> **Exercise task**
Will you repeat only the lines beginning at the one that mentions "# ================= export;" and ending at the one that mentions "NODES[node].hide_render = NODES[node].hide_viewport", both of them included, exactly?

::: Input records :::

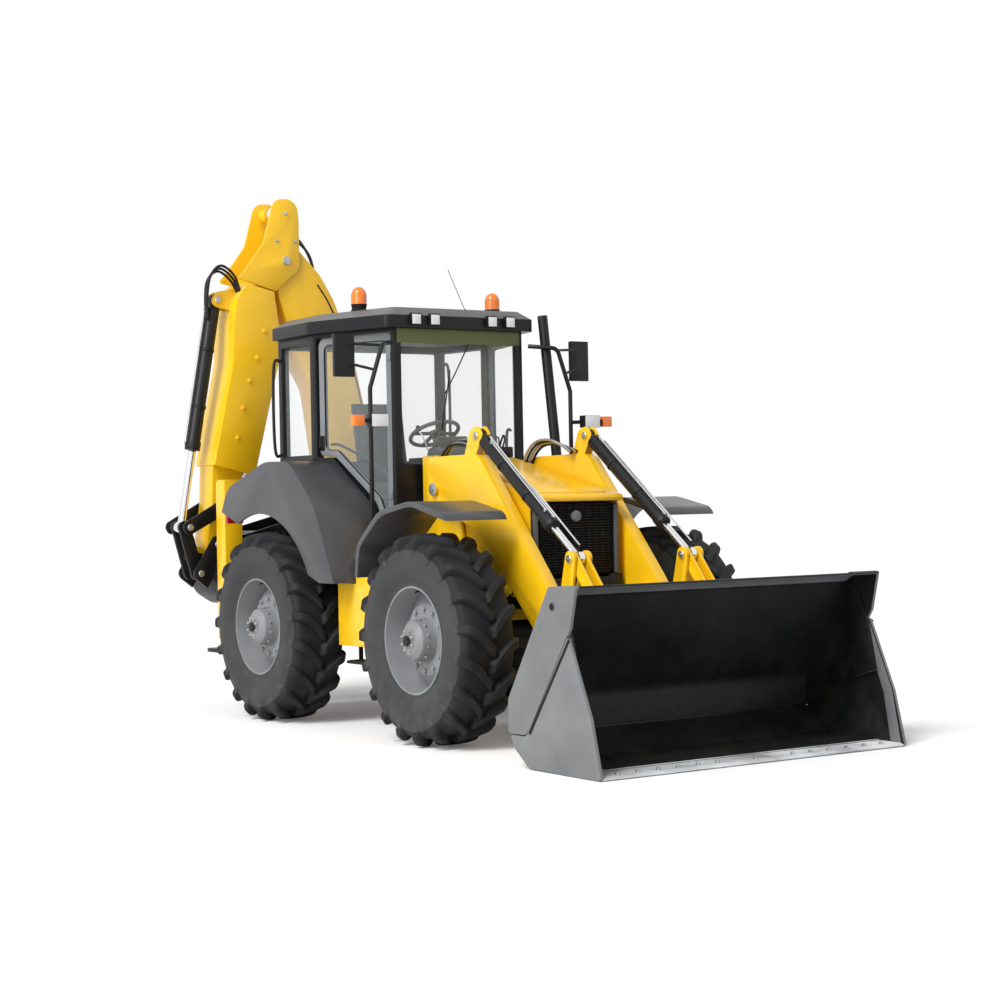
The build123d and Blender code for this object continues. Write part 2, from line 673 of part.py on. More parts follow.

:::
::: Input records :::

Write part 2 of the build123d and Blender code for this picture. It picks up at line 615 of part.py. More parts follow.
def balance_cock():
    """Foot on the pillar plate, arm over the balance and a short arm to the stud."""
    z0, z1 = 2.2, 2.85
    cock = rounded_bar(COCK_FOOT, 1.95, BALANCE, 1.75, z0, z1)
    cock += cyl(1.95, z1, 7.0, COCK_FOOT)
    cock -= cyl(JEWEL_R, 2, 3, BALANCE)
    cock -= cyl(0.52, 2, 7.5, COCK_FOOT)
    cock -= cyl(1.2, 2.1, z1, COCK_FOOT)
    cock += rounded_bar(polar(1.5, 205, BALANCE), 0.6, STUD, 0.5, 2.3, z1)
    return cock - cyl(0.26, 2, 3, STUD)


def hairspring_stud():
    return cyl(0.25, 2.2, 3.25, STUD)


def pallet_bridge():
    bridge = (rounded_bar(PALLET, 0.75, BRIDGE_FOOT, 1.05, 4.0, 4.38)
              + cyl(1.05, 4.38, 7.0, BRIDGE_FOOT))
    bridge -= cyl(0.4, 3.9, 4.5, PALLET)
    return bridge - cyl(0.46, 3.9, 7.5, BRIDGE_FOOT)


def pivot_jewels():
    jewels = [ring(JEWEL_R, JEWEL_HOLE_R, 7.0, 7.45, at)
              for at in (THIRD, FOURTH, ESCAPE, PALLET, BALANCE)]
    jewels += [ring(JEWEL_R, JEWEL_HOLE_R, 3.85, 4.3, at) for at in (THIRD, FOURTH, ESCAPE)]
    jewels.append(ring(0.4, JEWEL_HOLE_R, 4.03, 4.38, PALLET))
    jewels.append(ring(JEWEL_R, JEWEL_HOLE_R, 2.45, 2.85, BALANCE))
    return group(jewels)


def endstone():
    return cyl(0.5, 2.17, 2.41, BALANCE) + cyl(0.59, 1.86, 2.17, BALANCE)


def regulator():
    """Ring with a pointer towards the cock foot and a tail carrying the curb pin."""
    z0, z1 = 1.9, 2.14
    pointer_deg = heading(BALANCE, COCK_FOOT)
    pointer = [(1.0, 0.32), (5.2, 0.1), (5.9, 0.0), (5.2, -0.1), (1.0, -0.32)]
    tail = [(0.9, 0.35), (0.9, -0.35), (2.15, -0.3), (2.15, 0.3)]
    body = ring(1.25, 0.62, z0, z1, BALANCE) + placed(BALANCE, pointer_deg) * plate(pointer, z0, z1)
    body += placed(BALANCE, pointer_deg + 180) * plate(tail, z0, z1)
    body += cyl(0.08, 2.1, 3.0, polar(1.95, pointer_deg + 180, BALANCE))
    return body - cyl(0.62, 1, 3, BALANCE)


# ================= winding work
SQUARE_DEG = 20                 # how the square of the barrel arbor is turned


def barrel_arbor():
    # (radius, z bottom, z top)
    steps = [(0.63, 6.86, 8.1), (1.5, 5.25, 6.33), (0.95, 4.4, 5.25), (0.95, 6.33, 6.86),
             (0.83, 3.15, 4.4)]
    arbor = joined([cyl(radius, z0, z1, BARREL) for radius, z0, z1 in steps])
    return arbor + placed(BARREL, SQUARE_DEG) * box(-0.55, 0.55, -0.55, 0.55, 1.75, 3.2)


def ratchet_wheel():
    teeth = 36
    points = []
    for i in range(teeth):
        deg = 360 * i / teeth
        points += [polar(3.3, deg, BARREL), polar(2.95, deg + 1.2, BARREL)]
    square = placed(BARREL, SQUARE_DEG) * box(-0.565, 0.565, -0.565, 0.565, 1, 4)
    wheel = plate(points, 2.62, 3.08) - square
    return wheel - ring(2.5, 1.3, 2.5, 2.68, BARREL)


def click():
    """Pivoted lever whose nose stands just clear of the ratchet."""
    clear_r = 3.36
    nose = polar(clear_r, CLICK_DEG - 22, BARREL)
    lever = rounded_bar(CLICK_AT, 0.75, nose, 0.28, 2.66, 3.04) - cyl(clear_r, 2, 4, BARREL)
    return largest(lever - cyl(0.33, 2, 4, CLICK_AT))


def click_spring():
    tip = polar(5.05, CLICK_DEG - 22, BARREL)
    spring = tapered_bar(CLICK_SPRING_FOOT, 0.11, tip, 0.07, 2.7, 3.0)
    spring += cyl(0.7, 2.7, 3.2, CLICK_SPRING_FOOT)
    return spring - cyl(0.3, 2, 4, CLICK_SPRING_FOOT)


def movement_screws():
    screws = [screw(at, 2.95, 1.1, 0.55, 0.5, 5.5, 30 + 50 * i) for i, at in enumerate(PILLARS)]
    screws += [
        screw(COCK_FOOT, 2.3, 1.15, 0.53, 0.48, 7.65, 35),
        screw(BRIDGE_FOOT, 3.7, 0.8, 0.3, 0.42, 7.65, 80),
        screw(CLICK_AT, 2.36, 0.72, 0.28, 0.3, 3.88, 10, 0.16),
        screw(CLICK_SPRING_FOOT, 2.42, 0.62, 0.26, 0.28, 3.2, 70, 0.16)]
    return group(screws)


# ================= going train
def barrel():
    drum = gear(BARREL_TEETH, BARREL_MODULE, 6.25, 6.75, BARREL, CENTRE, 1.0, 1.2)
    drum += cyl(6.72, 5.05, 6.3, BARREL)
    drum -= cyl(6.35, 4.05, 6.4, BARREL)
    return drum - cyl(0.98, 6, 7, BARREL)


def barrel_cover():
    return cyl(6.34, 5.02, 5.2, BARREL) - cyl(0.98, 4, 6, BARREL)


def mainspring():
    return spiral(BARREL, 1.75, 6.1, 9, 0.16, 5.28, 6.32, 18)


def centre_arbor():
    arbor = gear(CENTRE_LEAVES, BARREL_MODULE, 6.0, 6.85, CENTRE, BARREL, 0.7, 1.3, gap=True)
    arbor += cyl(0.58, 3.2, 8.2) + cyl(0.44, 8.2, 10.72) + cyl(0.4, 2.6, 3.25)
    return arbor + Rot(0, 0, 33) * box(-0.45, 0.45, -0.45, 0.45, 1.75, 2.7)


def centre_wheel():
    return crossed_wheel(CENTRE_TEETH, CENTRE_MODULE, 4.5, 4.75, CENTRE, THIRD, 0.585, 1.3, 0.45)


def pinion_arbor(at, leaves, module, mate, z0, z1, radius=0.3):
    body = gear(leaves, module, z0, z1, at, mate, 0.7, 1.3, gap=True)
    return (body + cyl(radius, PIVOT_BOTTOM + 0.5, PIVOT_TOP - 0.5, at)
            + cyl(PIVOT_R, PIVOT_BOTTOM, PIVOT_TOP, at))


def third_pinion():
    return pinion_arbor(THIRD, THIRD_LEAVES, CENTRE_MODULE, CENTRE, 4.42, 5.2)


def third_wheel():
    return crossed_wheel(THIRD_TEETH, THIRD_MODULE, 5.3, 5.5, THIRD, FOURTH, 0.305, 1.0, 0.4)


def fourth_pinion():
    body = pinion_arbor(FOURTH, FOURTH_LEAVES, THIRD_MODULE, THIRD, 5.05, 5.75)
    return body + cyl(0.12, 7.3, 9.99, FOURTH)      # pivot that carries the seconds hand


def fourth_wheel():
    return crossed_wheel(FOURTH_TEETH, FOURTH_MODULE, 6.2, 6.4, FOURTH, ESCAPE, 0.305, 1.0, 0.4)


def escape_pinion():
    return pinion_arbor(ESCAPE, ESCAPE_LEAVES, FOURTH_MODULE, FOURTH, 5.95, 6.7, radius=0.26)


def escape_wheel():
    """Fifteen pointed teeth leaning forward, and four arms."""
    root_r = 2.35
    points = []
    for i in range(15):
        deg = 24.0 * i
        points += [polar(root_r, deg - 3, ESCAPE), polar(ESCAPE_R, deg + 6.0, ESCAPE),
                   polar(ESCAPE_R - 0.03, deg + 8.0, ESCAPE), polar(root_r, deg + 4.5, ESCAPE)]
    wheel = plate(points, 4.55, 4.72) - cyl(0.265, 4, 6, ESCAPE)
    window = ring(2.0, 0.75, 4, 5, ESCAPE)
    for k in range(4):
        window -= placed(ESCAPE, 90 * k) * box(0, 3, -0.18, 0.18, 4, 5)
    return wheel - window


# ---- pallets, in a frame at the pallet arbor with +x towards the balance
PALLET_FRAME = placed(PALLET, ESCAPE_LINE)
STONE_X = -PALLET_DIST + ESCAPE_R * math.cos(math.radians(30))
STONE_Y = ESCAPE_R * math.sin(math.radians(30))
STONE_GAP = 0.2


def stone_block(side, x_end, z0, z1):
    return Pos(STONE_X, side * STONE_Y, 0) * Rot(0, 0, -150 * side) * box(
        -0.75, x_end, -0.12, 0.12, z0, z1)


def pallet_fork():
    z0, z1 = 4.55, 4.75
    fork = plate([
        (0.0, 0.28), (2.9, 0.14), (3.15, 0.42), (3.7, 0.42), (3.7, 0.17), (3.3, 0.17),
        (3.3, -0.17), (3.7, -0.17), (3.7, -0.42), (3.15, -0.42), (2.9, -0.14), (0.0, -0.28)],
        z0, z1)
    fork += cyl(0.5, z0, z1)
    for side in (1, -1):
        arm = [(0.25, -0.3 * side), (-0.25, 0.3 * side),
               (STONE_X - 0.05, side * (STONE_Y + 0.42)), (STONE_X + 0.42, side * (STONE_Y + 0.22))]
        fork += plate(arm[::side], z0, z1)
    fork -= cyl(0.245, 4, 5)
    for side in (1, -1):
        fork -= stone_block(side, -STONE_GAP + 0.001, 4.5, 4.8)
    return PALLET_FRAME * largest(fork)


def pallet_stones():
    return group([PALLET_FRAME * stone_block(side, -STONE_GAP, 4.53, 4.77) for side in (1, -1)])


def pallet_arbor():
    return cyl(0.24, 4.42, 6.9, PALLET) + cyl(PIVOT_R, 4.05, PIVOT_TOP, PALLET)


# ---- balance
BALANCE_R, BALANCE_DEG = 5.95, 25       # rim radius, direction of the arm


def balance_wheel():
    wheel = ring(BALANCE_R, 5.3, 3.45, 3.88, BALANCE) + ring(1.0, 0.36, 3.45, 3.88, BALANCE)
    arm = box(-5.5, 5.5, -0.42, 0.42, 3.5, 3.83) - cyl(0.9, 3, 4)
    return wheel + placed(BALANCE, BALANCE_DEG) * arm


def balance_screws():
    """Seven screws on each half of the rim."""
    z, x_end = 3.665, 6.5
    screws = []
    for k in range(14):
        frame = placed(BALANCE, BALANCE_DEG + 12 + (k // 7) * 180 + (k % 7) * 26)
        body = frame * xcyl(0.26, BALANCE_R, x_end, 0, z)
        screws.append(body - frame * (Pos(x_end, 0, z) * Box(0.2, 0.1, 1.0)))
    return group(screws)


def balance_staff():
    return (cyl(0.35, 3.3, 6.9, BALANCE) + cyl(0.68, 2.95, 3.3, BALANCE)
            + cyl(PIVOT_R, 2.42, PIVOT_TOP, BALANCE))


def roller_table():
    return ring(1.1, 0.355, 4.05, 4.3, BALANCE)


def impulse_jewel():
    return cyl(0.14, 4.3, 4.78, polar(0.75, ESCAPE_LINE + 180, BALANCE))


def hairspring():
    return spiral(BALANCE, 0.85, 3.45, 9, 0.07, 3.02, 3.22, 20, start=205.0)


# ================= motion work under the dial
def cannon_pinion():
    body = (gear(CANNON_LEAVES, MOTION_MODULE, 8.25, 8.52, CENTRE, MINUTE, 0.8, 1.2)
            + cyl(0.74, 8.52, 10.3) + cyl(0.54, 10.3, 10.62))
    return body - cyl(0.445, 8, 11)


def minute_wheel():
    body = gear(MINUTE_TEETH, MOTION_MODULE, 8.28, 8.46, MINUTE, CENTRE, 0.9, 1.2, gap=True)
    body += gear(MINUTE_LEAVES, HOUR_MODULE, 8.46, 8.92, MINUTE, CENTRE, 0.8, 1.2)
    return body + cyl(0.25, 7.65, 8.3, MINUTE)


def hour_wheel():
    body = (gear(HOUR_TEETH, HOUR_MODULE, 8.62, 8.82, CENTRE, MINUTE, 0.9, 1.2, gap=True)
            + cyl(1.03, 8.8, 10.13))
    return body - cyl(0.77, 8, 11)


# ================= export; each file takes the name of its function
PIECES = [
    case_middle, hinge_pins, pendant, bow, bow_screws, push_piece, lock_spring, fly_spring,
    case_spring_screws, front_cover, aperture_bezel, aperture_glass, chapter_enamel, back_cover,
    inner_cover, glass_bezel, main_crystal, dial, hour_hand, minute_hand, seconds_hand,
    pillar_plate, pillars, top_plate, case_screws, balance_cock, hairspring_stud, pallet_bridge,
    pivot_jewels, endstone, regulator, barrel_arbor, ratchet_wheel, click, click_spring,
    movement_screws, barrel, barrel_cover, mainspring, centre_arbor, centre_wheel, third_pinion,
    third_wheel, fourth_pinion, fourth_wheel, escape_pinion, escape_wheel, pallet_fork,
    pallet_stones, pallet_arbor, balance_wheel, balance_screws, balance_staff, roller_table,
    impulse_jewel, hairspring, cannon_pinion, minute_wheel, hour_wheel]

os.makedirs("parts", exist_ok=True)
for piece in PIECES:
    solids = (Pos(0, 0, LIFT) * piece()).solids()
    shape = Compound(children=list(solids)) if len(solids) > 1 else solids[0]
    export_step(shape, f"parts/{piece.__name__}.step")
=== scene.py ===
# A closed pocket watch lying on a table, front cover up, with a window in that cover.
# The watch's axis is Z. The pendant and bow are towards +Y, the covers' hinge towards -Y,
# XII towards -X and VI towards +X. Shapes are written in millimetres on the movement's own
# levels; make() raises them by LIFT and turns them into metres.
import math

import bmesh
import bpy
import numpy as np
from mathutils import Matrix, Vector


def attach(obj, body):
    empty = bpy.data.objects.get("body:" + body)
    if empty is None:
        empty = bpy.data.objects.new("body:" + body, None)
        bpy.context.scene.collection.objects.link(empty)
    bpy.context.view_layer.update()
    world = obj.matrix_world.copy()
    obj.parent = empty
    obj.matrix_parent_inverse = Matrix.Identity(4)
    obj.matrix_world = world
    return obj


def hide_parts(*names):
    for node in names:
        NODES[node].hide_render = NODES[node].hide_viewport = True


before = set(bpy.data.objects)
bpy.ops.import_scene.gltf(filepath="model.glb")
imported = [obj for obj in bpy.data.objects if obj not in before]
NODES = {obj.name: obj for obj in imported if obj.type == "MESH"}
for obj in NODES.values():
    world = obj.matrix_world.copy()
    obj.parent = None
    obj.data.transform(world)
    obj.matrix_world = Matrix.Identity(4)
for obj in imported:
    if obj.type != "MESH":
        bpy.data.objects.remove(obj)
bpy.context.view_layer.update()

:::
::: Input records :::

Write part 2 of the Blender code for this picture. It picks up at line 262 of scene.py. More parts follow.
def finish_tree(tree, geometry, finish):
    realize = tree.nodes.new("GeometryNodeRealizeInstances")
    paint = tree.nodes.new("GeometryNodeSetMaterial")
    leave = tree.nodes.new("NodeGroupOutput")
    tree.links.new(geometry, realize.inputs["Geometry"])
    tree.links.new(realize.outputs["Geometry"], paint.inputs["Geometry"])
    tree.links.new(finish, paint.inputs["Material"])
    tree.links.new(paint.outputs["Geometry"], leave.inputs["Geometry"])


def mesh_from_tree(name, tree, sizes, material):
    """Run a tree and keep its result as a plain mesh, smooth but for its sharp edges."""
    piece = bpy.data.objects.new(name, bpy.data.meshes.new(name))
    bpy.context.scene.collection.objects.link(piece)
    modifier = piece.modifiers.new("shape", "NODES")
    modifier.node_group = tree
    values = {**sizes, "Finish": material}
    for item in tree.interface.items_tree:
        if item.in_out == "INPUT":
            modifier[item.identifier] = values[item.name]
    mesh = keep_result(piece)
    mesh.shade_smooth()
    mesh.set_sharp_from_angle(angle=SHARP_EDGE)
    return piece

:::

> **Task solution**
# ================= export; each file takes the name of its function
PIECES = [
    case_middle, hinge_pins, pendant, bow, bow_screws, push_piece, lock_spring, fly_spring,
    case_spring_screws, front_cover, aperture_bezel, aperture_glass, chapter_enamel, back_cover,
    inner_cover, glass_bezel, main_crystal, dial, hour_hand, minute_hand, seconds_hand,
    pillar_plate, pillars, top_plate, case_screws, balance_cock, hairspring_stud, pallet_bridge,
    pivot_jewels, endstone, regulator, barrel_arbor, ratchet_wheel, click, click_spring,
    movement_screws, barrel, barrel_cover, mainspring, centre_arbor, centre_wheel, third_pinion,
    third_wheel, fourth_pinion, fourth_wheel, escape_pinion, escape_wheel, pallet_fork,
    pallet_stones, pallet_arbor, balance_wheel, balance_screws, balance_staff, roller_table,
    impulse_jewel, hairspring, cannon_pinion, minute_wheel, hour_wheel]

os.makedirs("parts", exist_ok=True)
for piece in PIECES:
    solids = (Pos(0, 0, LIFT) * piece()).solids()
    shape = Compound(children=list(solids)) if len(solids) > 1 else solids[0]
    export_step(shape, f"parts/{piece.__name__}.step")
=== scene.py ===
# A closed pocket watch lying on a table, front cover up, with a window in that cover.
# The watch's axis is Z. The pendant and bow are towards +Y, the covers' hinge towards -Y,
# XII towards -X and VI towards +X. Shapes are written in millimetres on the movement's own
# levels; make() raises them by LIFT and turns them into metres.
import math

import bmesh
import bpy
import numpy as np
from mathutils import Matrix, Vector


def attach(obj, body):
    empty = bpy.data.objects.get("body:" + body)
    if empty is None:
        empty = bpy.data.objects.new("body:" + body, None)
        bpy.context.scene.collection.objects.link(empty)
    bpy.context.view_layer.update()
    world = obj.matrix_world.copy()
    obj.parent = empty
    obj.matrix_parent_inverse = Matrix.Identity(4)
    obj.matrix_world = world
    return obj


def hide_parts(*names):
    for node in names:
        NODES[node].hide_render = NODES[node].hide_viewport = True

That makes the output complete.